The Beverly Citizen recently reported that a relatively new, untraditional land use law, known as the Open Space and Residential Design Ordinance, may be undergoing some changes.

This law, unanimously approved by the City Council in December 2005 was meant to change the look of neighborhoods by requiring new neighborhoods to set aside half the land as open space, as well as requiring development to be worked around slopes, wildlife habitat, scenic vistas and other natural features.

Zoning Board of Appeals Chairman Scott Houseman and Planning Board Vice Chairman John Thomson spent eighteen months writing the ordinance.

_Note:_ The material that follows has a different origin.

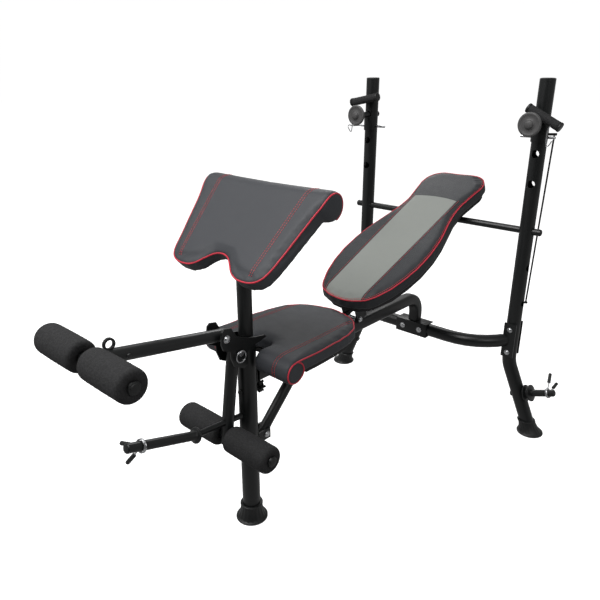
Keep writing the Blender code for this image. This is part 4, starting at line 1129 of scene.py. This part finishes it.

The City Council debated it for a year before it was passed.
However, by January 2007, City Council President Paul Guanci said changes to the ordinance were one of his priorities; this coming after a review by Ken Buckland of The Cecil Group in Boston which found on many new lots the ordinance left little or no no developable land.

One of the changes would reduce the 100-foot buffer required around each property to 25-feet around the edge, including wetlands and riverfront areas. This would be on top of the wetlands buffer that are already in place according to Assistant Planning Director Leah Zambernardi.

These proposed changes are being reviewed by the Planning Board, which will discuss them when it meets next on Sept. 19, 2007. After that, a public hearing likely may be scheduled in late October or early November, according to Zambernardi.